Power, Rivalries, and Public Image
Ley's standing owed much to Hitler's patronage, but he never matched the administrative deftness of Martin Bormann or the media acumen of Joseph Goebbels. He was sometimes ridiculed by colleagues for his heavy drinking and bombastic oratory. Still, he served as a Reichsleiter, sat in the Reichstag, and remained one of the regime's most visible champions of the supposed unity of labor and management under National Socialism. His office regulated plant councils, apprenticeships, and worker training, and he promoted campaigns such as the Battle for Production, coordinating with Albert Speer after 1942 as armaments demands escalated. In labor mobilization he intersected with Fritz Sauckel, whom Hitler appointed General Plenipotentiary for Labour Deployment. Sauckel organized the recruitment and coercion of millions of foreign civilians and prisoners of war for work in the Reich; Ley's DAF operated in the same terrain of factories and dormitories, embedding ideological control within the system that exploited both German and foreign laborers.

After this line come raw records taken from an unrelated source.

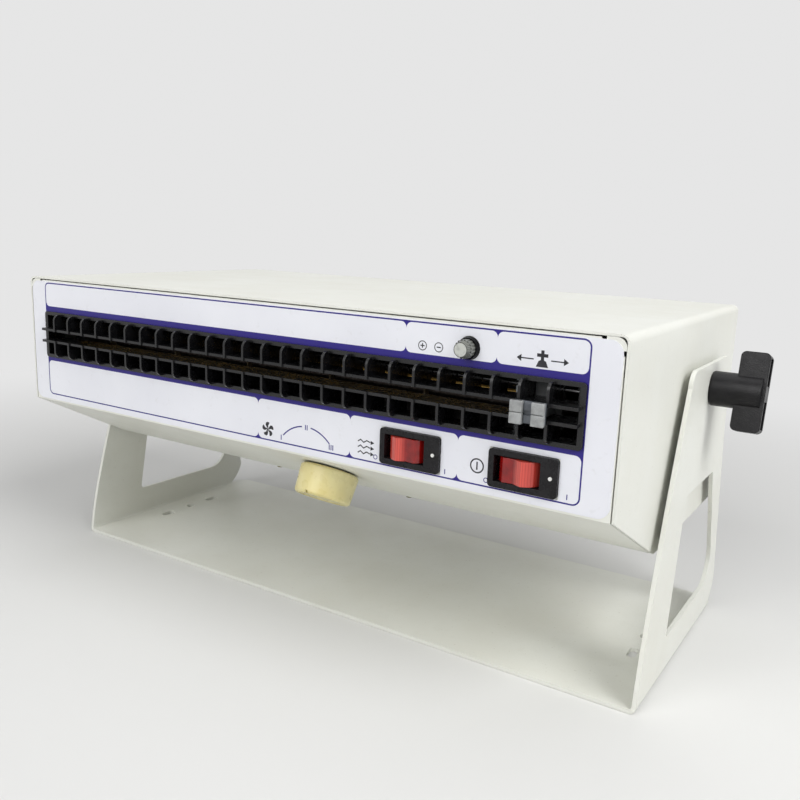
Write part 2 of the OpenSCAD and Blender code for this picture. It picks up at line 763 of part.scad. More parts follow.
// Laminated stator with four coils
module motor_stator() {
    side = 58;
    color("darkgoldenrod") translate([stator_x0, wheel_y, wheel_z]) rotate([90, 0, 90]) difference() {
        union() {
            linear_extrude(stator_l) round_plate(side, side, 6);
            for (k = [0:3]) rotate([0, 0, k * 90]) translate([rotor_d / 2 + 6.5, 0, stator_l / 2])
                cube([9, 24, stator_l + 10], center = true);
        }
        translate([0, 0, -10]) cylinder(d = rotor_d + 1, h = stator_l + 20);
        for (k = [0:3]) rotate([0, 0, 45 + k * 90]) translate([rotor_d / 2 + 5, 0, -1]) cylinder(d = 9, h = stator_l + 2);
        for (k = [0:3]) rotate([0, 0, 45 + k * 90]) translate([side * 0.58, 0, -1]) cylinder(d = 4.2, h = stator_l + 2);
    }
}

// Spacers between the stator and the fan's end plate
module motor_bracket() {
    side = 58;
    color("silver") translate([fan_x1, wheel_y, wheel_z]) rotate([90, 0, 90])
        for (k = [0:3]) rotate([0, 0, 45 + k * 90]) translate([side * 0.58, 0, 0]) {
            cylinder(d = 8, h = stator_x0 - fan_x1);
            cylinder(d = 4.1, h = stator_x0 - fan_x1 + stator_l + 3);
            translate([0, 0, stator_x0 - fan_x1 + stator_l]) cylinder(d = 7.5, h = 3.2, $fn = 6);
        }
}

// ---- Heater and ionizer ----

heater_y = front_y + 62;
heater_d = 22;

// Insulating cards with notches that hold the heating coils
module heater_frame() {
    x0 = fan_x0 + plate_t + fit;
    x1 = fan_x1 - plate_t - fit;
    color("tan") {
        for (k = [0:5]) translate([x0 + 1 + k * (x1 - x0 - 3.2) / 5, heater_y - heater_d / 2, duct_bottom]) difference() {
            cube([1.2, heater_d, duct_top - duct_bottom]);
            for (r = [0:2], c = [0:1]) translate([-1, heater_d * (0.3 + 0.4 * c), (r + 0.5) * (duct_top - duct_bottom) / 3])
                rotate([0, 90, 0]) cylinder(d = 5.4, h = 4, $fn = 24);
        }
    }
}

// Heating coils strung through the cards
module heater_coils() {
    x0 = fan_x0 + plate_t + 2;
    color("dimgray") for (r = [0:2], c = [0:1])
        translate([x0, heater_y - heater_d / 2 + heater_d * (0.3 + 0.4 * c), duct_bottom + (r + 0.5) * (duct_top - duct_bottom) / 3])
            rotate([0, 90, 0]) difference() {
                cylinder(d = 5.2, h = fan_x1 - fan_x0 - 8, $fn = 24);
                translate([0, 0, -1]) cylinder(d = 3.4, h = fan_x1 - fan_x0, $fn = 24);
            }
}

needles = 14;
bar_x0 = fan_x0 + plate_t + fit;
bar_x1 = fan_x1 - plate_t - fit;
needle_step = (bar_x1 - bar_x0) / needles;

// Insulating bar across the outlet that carries the emitter points
module emitter_bar() {
    color("goldenrod") translate([bar_x0, emitter_y, grille_z - 2.5]) difference() {
        cube([bar_x1 - bar_x0, 5, 5]);
        for (i = [0:needles - 1]) translate([(i + 0.5) * needle_step, -1, 2.5]) rotate([-90, 0, 0]) cylinder(d = 1.5, h = 8, $fn = 16);
    }
}

// Pointed emitter pins
module emitter_needles() {
    color("silver") for (i = [0:needles - 1]) translate([bar_x0 + (i + 0.5) * needle_step, emitter_y + 6, grille_z]) rotate([90, 0, 0]) {
        cylinder(d = 1.5, h = 6, $fn = 16);
        translate([0, 0, 6]) cylinder(d1 = 1.5, d2 = 0.3, h = needle_out, $fn = 16);
    }
}

module high_voltage_unit() {
    w = 34;
    color("dimgray") translate([fan_x1 + 4, back_y - 62, bottom_z + sheet_t]) {
        cube([w, 46, 40]);
        translate([w / 2, 0, 30]) rotate([90, 0, 0]) cylinder(d = 9, h = 8);
    }
}

module terminal_block() {
    n = 5;
    pitch = 7;
    color("beige") translate([fan_x1 + 14, front_y + chin_run + 22, bottom_z + sheet_t]) difference() {
        cube([16, n * pitch, 14]);
        for (i = [0:n - 1]) translate([8, (i + 0.5) * pitch, 6]) cylinder(d = 4.4, h = 10, $fn = 24);
    }
}

// ---- Controls ----

// Moulded knob, drawn from the chin outwards
module speed_knob() {
    color("khaki") on_chin(knob_x, knob_along) translate([0, 0, 1]) difference() {
        union() {
            translate([0, 0, 1.2]) cylinder(d1 = knob_d, d2 = knob_d - 1.6, h = knob_h - 2.4, $fn = 96);
            cylinder(d1 = knob_d - 2, d2 = knob_d, h = 1.2, $fn = 96);
            translate([0, 0, knob_h - 1.2]) cylinder(d1 = knob_d - 1.6, d2 = knob_d - 4, h = 1.2, $fn = 96);
        }
        // shallow dish and pointer groove in the face
        translate([0, 0, knob_h - 0.6]) cylinder(d = knob_d - 7, h = 2);
        translate([-0.8, knob_d / 2 - 9, knob_h - 1.6]) cube([1.6, 12, 3]);
        // hollow underside and the spindle's hole
        difference() {
            translate([0, 0, -1]) cylinder(d = knob_d - 5, h = knob_h - 5);
            translate([0, 0, -2]) cylinder(d = 13, h = knob_h);
        }
        translate([0, 0, -3]) cylinder(d = 14, h = 9);
        translate([0, 0, -1]) cylinder(d = spindle_d, h = knob_h - 3);
    }
}

module speed_spindle() {
    color("silver") on_chin(knob_x, knob_along) translate([0, 0, -12]) cylinder(d = spindle_d, h = 12 + knob_h - 3);
}

// Four-position switch behind the chin, with its threaded bushing
module speed_switch() {
    color("tan") on_chin(knob_x, knob_along) difference() {
        union() {
            translate([0, 0, -sheet_t - 16]) linear_extrude(16) round_plate(30, 34, 3);
            translate([0, 0, -sheet_t - eps]) cylinder(d = 9.5, h = sheet_t + 5);
            for (x = [-10, -3.5, 3.5, 10]) translate([x - 1.5, 12, -sheet_t - 25]) cube([3, 0.8, 10]);
        }
        translate([0, 0, -13]) cylinder(d = spindle_d + 0.1, h = 30);
    }
}

module speed_switch_nut() {
    color("silver") on_chin(knob_x, knob_along) difference() {
        cylinder(d = 12.6, h = 3, $fn = 6);
        translate([0, 0, -1]) cylinder(d = 9.5, h = 6);
    }
}

// Bezel, body and terminals of one rocker switch
module rocker_bezel(x) {
    deep = 22;
    color("black") translate([x, front_y, switch_z]) difference() {
        union() {
            along_y(-bezel_t, 0) round_plate(bezel_w, bezel_h, 2);
            along_y(-eps, deep) square([bezel_w - 4.4, bezel_h - 4.4], center = true);
            for (k = [-1, 0, 1]) translate([k * 9 - 3, deep - eps, -0.4]) cube([6, 9, 0.8]);
        }
        // well for the rocker
        translate([rocker_shift, 0, 0]) along_y(-bezel_t - 1, deep - 5) square([rocker_w + 1, rocker_h + 1], center = true);
    }
    // stub pins that the rocker turns on
    color("black") for (s = [-1, 1]) translate([x + rocker_shift, rocker_pivot_y, switch_z + s * (rocker_h / 2 + 0.2)])
        cylinder(d = rocker_pin_d, h = 3.4, center = true);
}

// Concave rocker, drawn at its middle position about its own pivot
module rocker_shape() {
    face = 1.6;
    color("red") difference() {
        along_z(rocker_h) difference() {
            intersection() {
                circle(rocker_w / 2 - 0.1);
                translate([-rocker_w / 2, -rocker_w / 2]) square([rocker_w, rocker_w * 0.8]);
            }
            // two faces that meet in a shallow valley
            for (s = [-1, 1]) rotate([0, 0, 0]) polygon([
                [0, -rocker_w / 2 + 4.6 - face], [s * rocker_w, -rocker_w / 2 + 4.6 - face - rocker_w * tan(18)],
                [s * rocker_w, -rocker_w * 2], [0, -rocker_w * 2]
            ]);
        }
        cylinder(d = rocker_pin_d + 0.1, h = rocker_h + 4, center = true);
    }
}

module along_z(h) {
    translate([0, 0, -h / 2]) linear_extrude(h) children();
}

module rocker(x, side) {
    translate([x + rocker_shift, rocker_pivot_y, switch_z]) rotate([0, 0, side * rocker_throw / 2]) rocker_shape();
}

module warm_bezel() { rocker_bezel(warm_x); }
module power_bezel() { rocker_bezel(power_x); }
module warm_rocker() { rocker(warm_x, 1); }
module power_rocker() { rocker(power_x, -1); }

// Status dots beside the rockers
module switch_dots() {
    color("white") for (x = [warm_x, power_x]) translate([x + bezel_w / 2 - 3.6, front_y - bezel_t, switch_z])
        rotate([90, 0, 0]) cylinder(d = 1.9, h = 0.5, $fn = 24);
}

module indicator_ring() {
    color("black") translate([lamp_x, front_y, lamp_z]) rotate([90, 0, 0]) difference() {
        union() {
            cylinder(d1 = lamp_d, d2 = lamp_d - 1, h = 3);
            translate([0, 0, -10]) cylinder(d = 8, h = 10 + eps);
        }
        translate([0, 0, -6]) cylinder(d = 6, h = 20);
        translate([0, 0, 0.6]) cylinder(d = 9.7, h = 4);
    }
}

// Fluted lens that tapers to its face
module indicator_lens() {
    flutes = 16;
    color("lightgray") translate([lamp_x, front_y, lamp_z]) rotate([90, 0, 0]) {
        translate([0, 0, 0.6]) difference() {
            cylinder(d = 9.6, h = 6.4);
            for (i = [0:flutes - 1]) rotate([0, 0, i * 360 / flutes]) translate([5.1, 0, -1]) cylinder(r = 0.7, h = 9, $fn = 16);
        }
        translate([0, 0, 6.9]) cylinder(d1 = 8.8, d2 = 7.4, h = 2.6);
        translate([0, 0, -5.9]) cylinder(d = 5.9, h = 7);
    }
}

// ---- Mains inlet ----

inlet_deep = 20;
inlet_flange_w = 50;

// Recessed three-pin inlet with its screw flange
module mains_inlet() {
    color("black") translate([inlet_x, back_y, inlet_z]) difference() {
        union() {
            along_y(0, 3.2) round_plate(inlet_flange_w, inlet_h + 3, 5);
            along_y(-inlet_deep, eps) round_plate(inlet_w, inlet_h, 2);
        }
        along_y(-inlet_deep + 3, 4) polygon([
            [-12, -8], [12, -8], [12, 3.5], [7.5, 8], [-7.5, 8], [-12, 3.5]
        ]);
        for (s = [-1, 1]) translate([s * 20, 0, 0]) rotate([90, 0, 0]) cylinder(d = 3.4, h = 20, center = true);
        for (p = [[-7, -2], [7, -2], [0, 2]]) translate([p[0] - 1, -inlet_deep - 1, p[1] - 2]) cube([2, 6, 4]);
    }
}

module inlet_pins() {
    color("silver") for (p = [[-7, -2], [7, -2], [0, 2]])
        translate([inlet_x + p[0] - 1, back_y - inlet_deep - 6, inlet_z + p[1] - 2]) cube([2, inlet_deep + 3, 4]);
}

module inlet_screws() {
    color("silver") for (s = [-1, 1]) translate([inlet_x + s * 20, back_y + 3.2, inlet_z])
        rotate([-90, 0, 0]) screw(5.8, 1.8, 3.2, 9);
}

// ---- Clamp knobs ----

// T handle with a round boss; drawn along +z away from the leg
module t_handle() {
    outer = boss_l + handle_w;
    wing_r = 3;
    difference() {
        union() {
            cylinder(d1 = boss_d - 1, d2 = boss_d, h = 1);
            translate([0, 0, 1]) cylinder(d = boss_d, h = outer - 3);
            translate([0, 0, boss_l]) rotate([90, 0, 0]) translate([0, handle_w / 2, -handle_t / 2])
                linear_extrude(handle_t) round_plate(handle_l, handle_w, wing_r);
        }
        // hollow outer face with a rib across it
        for (s = [-1, 1]) translate([s * (handle_l / 4 + 1), 0, outer - 3]) linear_extrude(4)
            square([handle_l / 2 - 7, handle_t - 3.6], center = true);
        translate([0, 0, -1]) cylinder(d = stud_d + 0.04, h = boss_l + 9);
    }
}

module clamp_knob(s) {
    color("black") translate([s * (leg_x + 0.1), pivot_y, pivot_z])
        rotate([-s * handle_turn, 0, 0]) rotate([0, s * 90, 0]) t_handle();
}

module clamp_stud(s) {
    stud_l = boss_l + 8 + 0.1 + stand_t + side_gap + insert_l;
    color("silver") translate([s * (leg_x + boss_l + 8), pivot_y, pivot_z]) rotate([0, -s * 90, 0]) cylinder(d = stud_d, h = stud_l);
}

module left_clamp_knob() { clamp_knob(-1); }
module right_clamp_knob() { clamp_knob(1); }
module left_clamp_stud() { clamp_stud(-1); }
module right_clamp_stud() { clamp_stud(1); }

stand();
stand_washers();
chassis();
cover();
front_label();
cover_screws();
floor_screws();
pivot_inserts();
outlet_grille();
cleaner_rail();
rear_grille();
air_filter();
grille_screws();
scroll_casing();
outlet_tongue();
fan_end_plates();
fan_bearings();
fan_wheel();
fan_shaft();
motor_rotor();
motor_stator();
motor_bracket();
heater_frame();
heater_coils();
emitter_bar();
emitter_needles();
high_voltage_unit();
terminal_block();
speed_knob();
speed_spindle();
speed_switch();
speed_switch_nut();
warm_bezel();
warm_rocker();
power_bezel();
power_rocker();
switch_dots();
indicator_ring();
indicator_lens();
cleaner_grip();
cleaner_arm();
cleaner_brush();
mains_inlet();
inlet_pins();
inlet_screws();
left_clamp_knob();
right_clamp_knob();
left_clamp_stud();
right_clamp_stud();
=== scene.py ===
import math

import bmesh
import bpy
from mathutils import Matrix, Vector
from mathutils.geometry import tessellate_polygon


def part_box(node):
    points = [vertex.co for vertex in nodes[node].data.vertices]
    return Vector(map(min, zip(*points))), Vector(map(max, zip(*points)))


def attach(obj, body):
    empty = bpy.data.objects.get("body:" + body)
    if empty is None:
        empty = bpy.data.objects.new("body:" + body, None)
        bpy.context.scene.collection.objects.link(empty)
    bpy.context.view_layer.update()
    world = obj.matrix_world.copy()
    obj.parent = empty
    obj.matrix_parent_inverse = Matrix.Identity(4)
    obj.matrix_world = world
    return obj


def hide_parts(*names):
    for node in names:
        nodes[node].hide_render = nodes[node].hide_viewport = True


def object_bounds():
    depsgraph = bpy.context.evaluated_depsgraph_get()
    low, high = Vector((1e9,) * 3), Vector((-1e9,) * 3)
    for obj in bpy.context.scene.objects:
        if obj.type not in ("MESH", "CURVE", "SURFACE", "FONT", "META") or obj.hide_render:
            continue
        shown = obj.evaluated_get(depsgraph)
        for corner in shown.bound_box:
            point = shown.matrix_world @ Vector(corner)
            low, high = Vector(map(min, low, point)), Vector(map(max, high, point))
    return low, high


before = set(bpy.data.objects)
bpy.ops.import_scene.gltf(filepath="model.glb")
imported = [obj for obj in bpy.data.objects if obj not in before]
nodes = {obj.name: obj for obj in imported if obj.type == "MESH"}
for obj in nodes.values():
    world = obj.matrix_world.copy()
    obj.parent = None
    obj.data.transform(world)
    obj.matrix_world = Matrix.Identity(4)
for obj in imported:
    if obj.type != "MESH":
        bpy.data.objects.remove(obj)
cad_low, cad_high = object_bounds()
MM = 0.001

# ---------------------------------------------------------------- camera

EYE = Vector((0.326, -0.4944, 0.2485))
YAW, PITCH, ROLL = math.radians(32.34), math.radians(11.66), math.radians(2.05)
LENS, SENSOR = 37.53, 36


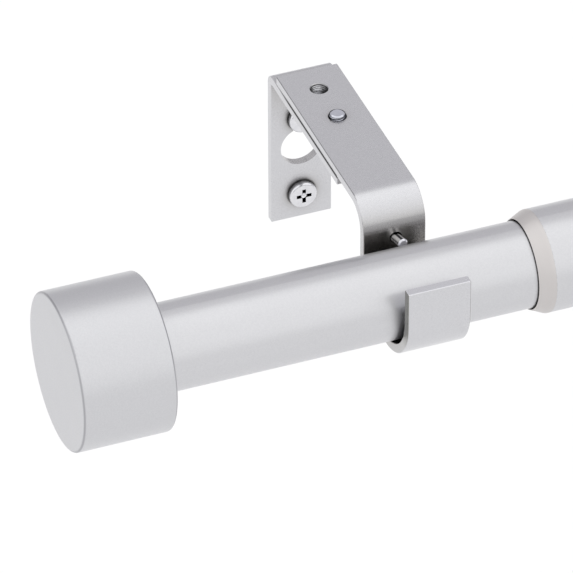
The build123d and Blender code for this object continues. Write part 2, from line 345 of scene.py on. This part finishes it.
def bright_metal(name, tones, sheen, gaps=()):
    """Bright zinc plating with light handling marks."""
    mat, tree, bsdf = new_material(name, metallic=1.0)
    coords = object_coords(tree)
    cloud = noise(tree, coords, scale=700.0, detail=3.0, roughness=0.6)
    grain = noise(tree, coords, scale=4200.0, detail=2.0)
    colour = ramp(tree, cloud, *tones)
    # Painted shade in gaps and inside corners
    for gap in gaps:
        colour = paint_gap_shade(tree, colour, *gap)
    normal = bump(tree, (grain, 0.12, 0.01 * MM))
    finish_with(tree, bsdf, colour, spread(tree, cloud, *sheen), normal)
    return mat


def pin_with_painted_streaks(name, direction, tones, end_tone):
    """Polished pin with painted reflection streaks, bright and dark lines along its length, and a
    plain end.
    """
    mat, tree, bsdf = new_material(name, metallic=1.0)
    coords = object_coords(tree)
    along = vector_result(tree, "PROJECT", coords, direction)
    across = vector_result(tree, "SUBTRACT", coords, along)
    lines = noise(tree, across, scale=1500.0, detail=2.0)
    facing = vector_result(tree, "DOT_PRODUCT", surface(tree, "Normal"), direction, "Value")
    at_end = {"start": 0.35, "end": 0.6}
    # Painted reflection: dark and bright streaks along the pin
    streaks = ramp(tree, lines, *tones, start=0.40, end=0.46)
    colour = mix_colours(tree, spread(tree, facing, 0.0, 1.0, **at_end), streaks, end_tone)
    normal = bump(tree, (lines, spread(tree, facing, 0.2, 0.0, **at_end), 0.04 * MM))
    finish_with(tree, bsdf, colour, spread(tree, lines, 0.16, 0.08), normal)
    return mat


def bore_metal(name, radius, tones):
    """Cut thread in a bore along Z, with painted light bright in the middle of each wall and
    painted shade dark at the two sides.
    """
    mat, tree, bsdf = new_material(name, metallic=1.0)
    coords = object_coords(tree)
    cloud = noise(tree, coords, scale=1400.0, detail=2.0)
    # Painted light in the middle of the bore's walls, painted shade at its two sides
    away = compute(tree, "ABSOLUTE", axes(tree, coords)["X"])
    side = compute(tree, "MULTIPLY_ADD", away, 1 / radius, spread(tree, cloud, -0.06, 0.06))
    colour = ramp(tree, side, *tones, start=0.35, end=0.98)
    normal = bump(tree, (cloud, 0.08, 0.02 * MM))
    finish_with(tree, bsdf, colour, spread(tree, cloud, 0.26, 0.34), normal)
    return mat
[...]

War Years and the Expanding Regime of Labor
With the onset of World War II, the KdF leisure spectacles dwindled and the DAF's utilitarian role expanded. Ley pushed plant discipline, productivity drives, and training schemes, presenting them as patriotic duties in Goebbels's propaganda narratives. As bombs fell on German cities, the DAF's housing and welfare offices sought to keep workers in place, while Beauty of Labour refocused on practical repairs and sanitation. Conflicts over resources and authority sharpened; Goering, Speer, and Bormann often overshadowed him, but Ley retained control over the mass membership organization that reached into nearly every factory. He remained a public face of the regime's claim to have overcome class conflict, even as forced labor and repression defined the wartime workplace. Figures such as Heinrich Himmler controlled the security apparatus that policed those spaces; the DAF's cooperation with state agencies ensured that ideological conformity and surveillance reinforced economic coercion.
Personal Life
Ley's personal life reflected the strain and excess of his public role. He married twice; his second wife, Inge, died by suicide in 1942, a tragedy that exposed the fragile lives behind the regime's triumphant facade. His wartime speeches mixed claim and threat, moralizing about duty while castigating enemies and shirkers. The old injury from World War I, along with his drinking, colored his public persona. Even those who worked with him often noted that he was more zealous than meticulous, more dedicated to uplifting slogans than to coherent administration.
Arrest, Indictment, and Death
As the Third Reich collapsed in 1945, Ley fled south but was soon captured by American forces. He was indicted by the International Military Tribunal at Nuremberg on charges including crimes against humanity arising from the destruction of independent unions and the system of coerced labor that operated under the regime. Awaiting trial, he wrote a rambling apologia that insisted upon his loyalty and sought to justify his career. On 25 October 1945, before proceedings could begin, he hanged himself in his cell, thus avoiding judicial reckoning but not the historical judgment that followed.
Assessment and Legacy
Robert Ley's career tracks the arc of the Nazi state from insurgent movement to totalitarian power and catastrophic defeat. He built the German Labor Front into a mass instrument that combined social programming, surveillance, and ideological indoctrination. Working alongside and sometimes at odds with figures such as Hitler, Goebbels, Bormann, Schacht, Goering, Speer, Sauckel, and Himmler, he helped extinguish independent labor and subordinated the workplace to political objectives. The KdF spectacles and the promise of the Volkswagen served as propaganda for a regime whose core relied on coercion and plunder. His death in 1945 closed a life defined less by original ideas than by organizational zeal and obedience, leaving behind an enduring record of how cultural spectacle and bureaucratic control can be harnessed to authoritarian ends.